DATA EXTRACT:

============================================================

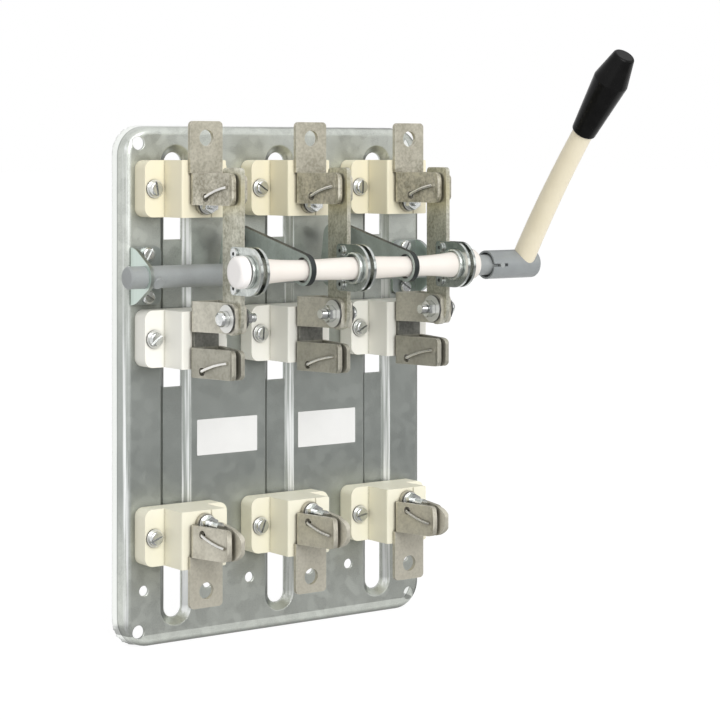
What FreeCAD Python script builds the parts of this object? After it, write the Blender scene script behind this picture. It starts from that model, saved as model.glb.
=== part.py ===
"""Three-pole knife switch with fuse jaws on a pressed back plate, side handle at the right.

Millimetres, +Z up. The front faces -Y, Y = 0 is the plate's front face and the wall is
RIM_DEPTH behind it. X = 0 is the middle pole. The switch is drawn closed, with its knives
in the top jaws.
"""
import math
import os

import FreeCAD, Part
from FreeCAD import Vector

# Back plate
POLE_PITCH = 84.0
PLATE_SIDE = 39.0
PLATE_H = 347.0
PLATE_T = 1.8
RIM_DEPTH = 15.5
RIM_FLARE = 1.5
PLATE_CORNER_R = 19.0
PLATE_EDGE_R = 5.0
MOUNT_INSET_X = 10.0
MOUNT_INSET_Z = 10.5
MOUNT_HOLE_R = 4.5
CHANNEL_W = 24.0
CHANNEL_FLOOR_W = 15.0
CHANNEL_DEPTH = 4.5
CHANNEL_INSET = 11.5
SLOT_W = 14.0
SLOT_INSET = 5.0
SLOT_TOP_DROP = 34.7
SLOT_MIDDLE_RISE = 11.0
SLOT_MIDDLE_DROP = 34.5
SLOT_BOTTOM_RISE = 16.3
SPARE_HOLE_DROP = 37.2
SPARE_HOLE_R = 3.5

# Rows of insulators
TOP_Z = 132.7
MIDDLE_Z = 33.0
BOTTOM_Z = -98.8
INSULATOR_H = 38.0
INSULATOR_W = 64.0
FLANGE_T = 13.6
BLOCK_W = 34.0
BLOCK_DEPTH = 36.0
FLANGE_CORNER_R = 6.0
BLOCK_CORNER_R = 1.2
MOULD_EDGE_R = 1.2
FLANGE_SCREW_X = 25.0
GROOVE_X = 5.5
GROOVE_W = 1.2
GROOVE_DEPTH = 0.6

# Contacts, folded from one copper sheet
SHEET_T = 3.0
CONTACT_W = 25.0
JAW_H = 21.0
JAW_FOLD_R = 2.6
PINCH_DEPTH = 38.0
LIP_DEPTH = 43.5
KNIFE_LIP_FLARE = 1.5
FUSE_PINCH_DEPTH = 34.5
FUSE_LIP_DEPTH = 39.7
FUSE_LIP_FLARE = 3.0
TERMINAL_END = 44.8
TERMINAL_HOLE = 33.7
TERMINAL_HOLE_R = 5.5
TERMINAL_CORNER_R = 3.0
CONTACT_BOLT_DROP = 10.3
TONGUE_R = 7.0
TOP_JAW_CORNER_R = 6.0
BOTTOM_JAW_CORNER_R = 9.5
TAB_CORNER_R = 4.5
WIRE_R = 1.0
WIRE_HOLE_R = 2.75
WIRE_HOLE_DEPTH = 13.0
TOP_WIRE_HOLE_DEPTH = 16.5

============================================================

STATED EXERCISE:
Reproduce only the lines from the top of the material through the one bearing "GROOVE_DEPTH = 0.6", each exactly as it stands.

TASK RESULT:
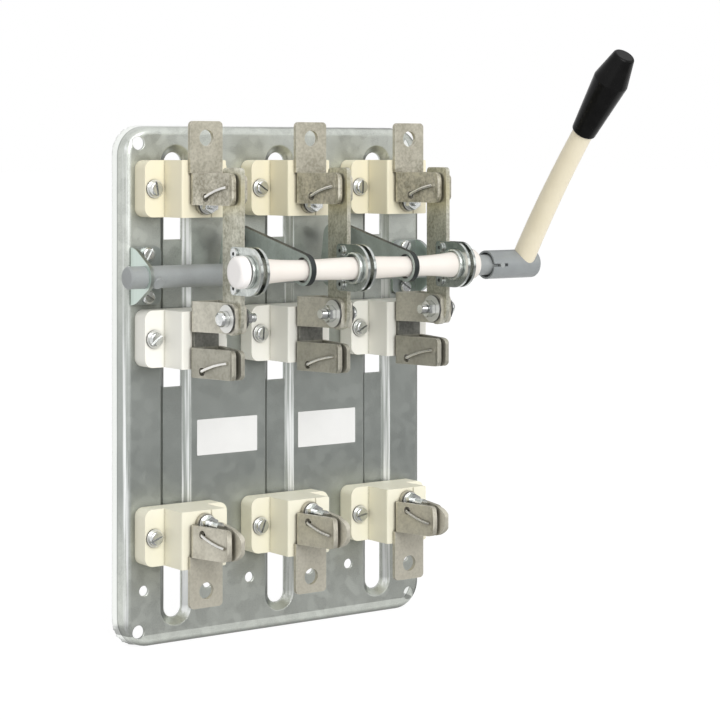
What FreeCAD Python script builds the parts of this object? After it, write the Blender scene script behind this picture. It starts from that model, saved as model.glb.
=== part.py ===
"""Three-pole knife switch with fuse jaws on a pressed back plate, side handle at the right.

Millimetres, +Z up. The front faces -Y, Y = 0 is the plate's front face and the wall is
RIM_DEPTH behind it. X = 0 is the middle pole. The switch is drawn closed, with its knives
in the top jaws.
"""
import math
import os

import FreeCAD, Part
from FreeCAD import Vector

# Back plate
POLE_PITCH = 84.0
PLATE_SIDE = 39.0
PLATE_H = 347.0
PLATE_T = 1.8
RIM_DEPTH = 15.5
RIM_FLARE = 1.5
PLATE_CORNER_R = 19.0
PLATE_EDGE_R = 5.0
MOUNT_INSET_X = 10.0
MOUNT_INSET_Z = 10.5
MOUNT_HOLE_R = 4.5
CHANNEL_W = 24.0
CHANNEL_FLOOR_W = 15.0
CHANNEL_DEPTH = 4.5
CHANNEL_INSET = 11.5
SLOT_W = 14.0
SLOT_INSET = 5.0
SLOT_TOP_DROP = 34.7
SLOT_MIDDLE_RISE = 11.0
SLOT_MIDDLE_DROP = 34.5
SLOT_BOTTOM_RISE = 16.3
SPARE_HOLE_DROP = 37.2
SPARE_HOLE_R = 3.5

# Rows of insulators
TOP_Z = 132.7
MIDDLE_Z = 33.0
BOTTOM_Z = -98.8
INSULATOR_H = 38.0
INSULATOR_W = 64.0
FLANGE_T = 13.6
BLOCK_W = 34.0
BLOCK_DEPTH = 36.0
FLANGE_CORNER_R = 6.0
BLOCK_CORNER_R = 1.2
MOULD_EDGE_R = 1.2
FLANGE_SCREW_X = 25.0
GROOVE_X = 5.5
GROOVE_W = 1.2
GROOVE_DEPTH = 0.6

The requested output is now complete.